» **What the task requires**
Reproduce the listing below in its entirety. Change nothing.
## Begin Excerpted records
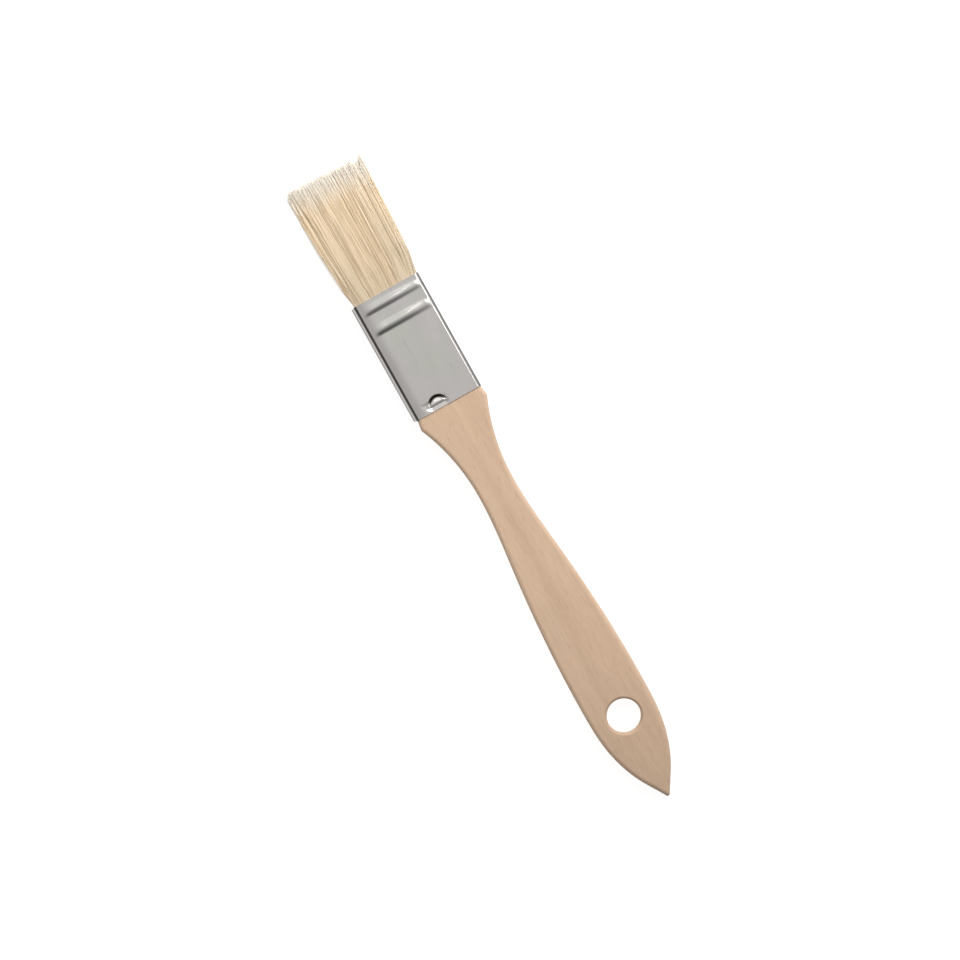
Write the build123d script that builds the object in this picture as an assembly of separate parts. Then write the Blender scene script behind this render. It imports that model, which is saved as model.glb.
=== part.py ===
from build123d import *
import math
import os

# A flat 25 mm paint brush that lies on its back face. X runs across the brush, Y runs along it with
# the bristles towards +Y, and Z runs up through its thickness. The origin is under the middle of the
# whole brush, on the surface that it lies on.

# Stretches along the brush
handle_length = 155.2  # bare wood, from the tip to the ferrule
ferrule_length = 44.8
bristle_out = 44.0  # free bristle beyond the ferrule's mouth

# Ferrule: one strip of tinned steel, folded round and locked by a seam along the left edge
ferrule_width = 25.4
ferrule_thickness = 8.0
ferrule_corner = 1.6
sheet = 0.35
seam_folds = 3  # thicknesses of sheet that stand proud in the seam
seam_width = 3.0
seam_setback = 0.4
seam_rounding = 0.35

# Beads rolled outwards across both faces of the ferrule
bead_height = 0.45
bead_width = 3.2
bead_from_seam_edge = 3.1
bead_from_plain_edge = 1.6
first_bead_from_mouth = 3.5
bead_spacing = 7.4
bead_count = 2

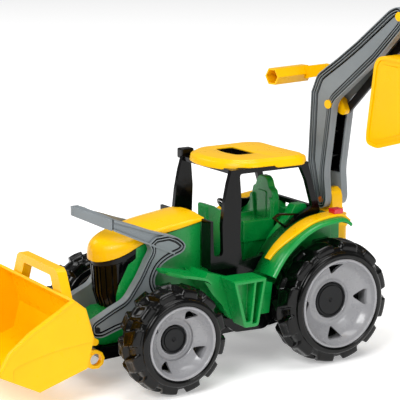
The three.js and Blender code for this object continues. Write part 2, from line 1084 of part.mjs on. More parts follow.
## End Excerpted records
» **Result for this exercise**
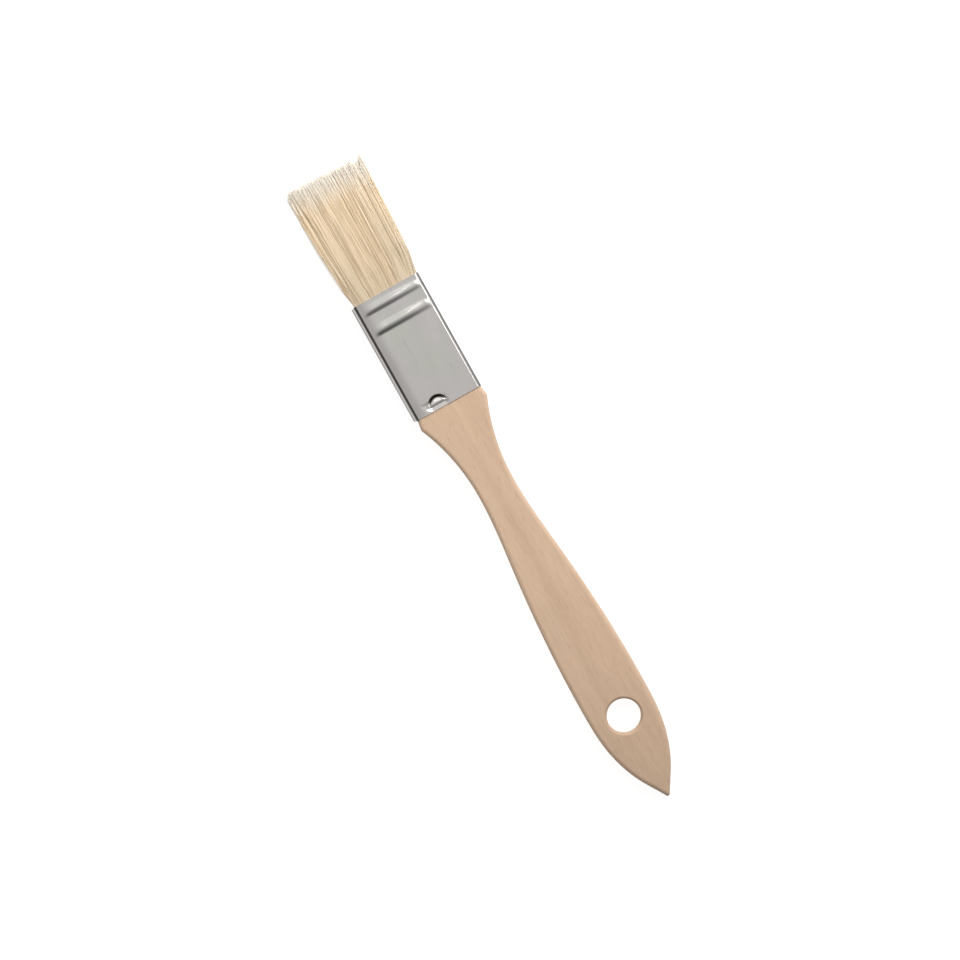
Write the build123d script that builds the object in this picture as an assembly of separate parts. Then write the Blender scene script behind this render. It imports that model, which is saved as model.glb.
=== part.py ===
from build123d import *
import math
import os

# A flat 25 mm paint brush that lies on its back face. X runs across the brush, Y runs along it with
# the bristles towards +Y, and Z runs up through its thickness. The origin is under the middle of the
# whole brush, on the surface that it lies on.

# Stretches along the brush
handle_length = 155.2  # bare wood, from the tip to the ferrule
ferrule_length = 44.8
bristle_out = 44.0  # free bristle beyond the ferrule's mouth

# Ferrule: one strip of tinned steel, folded round and locked by a seam along the left edge
ferrule_width = 25.4
ferrule_thickness = 8.0
ferrule_corner = 1.6
sheet = 0.35
seam_folds = 3  # thicknesses of sheet that stand proud in the seam
seam_width = 3.0
seam_setback = 0.4
seam_rounding = 0.35

# Beads rolled outwards across both faces of the ferrule
bead_height = 0.45
bead_width = 3.2
bead_from_seam_edge = 3.1
bead_from_plain_edge = 1.6
first_bead_from_mouth = 3.5
bead_spacing = 7.4
bead_count = 2

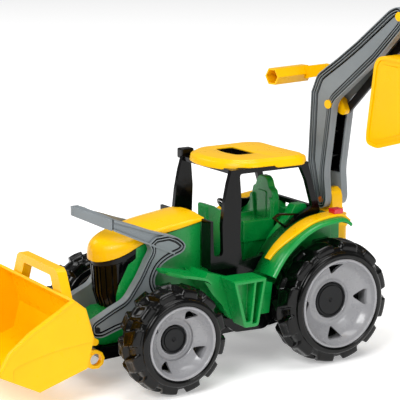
The three.js and Blender code for this object continues. Write part 2, from line 1084 of part.mjs on. More parts follow.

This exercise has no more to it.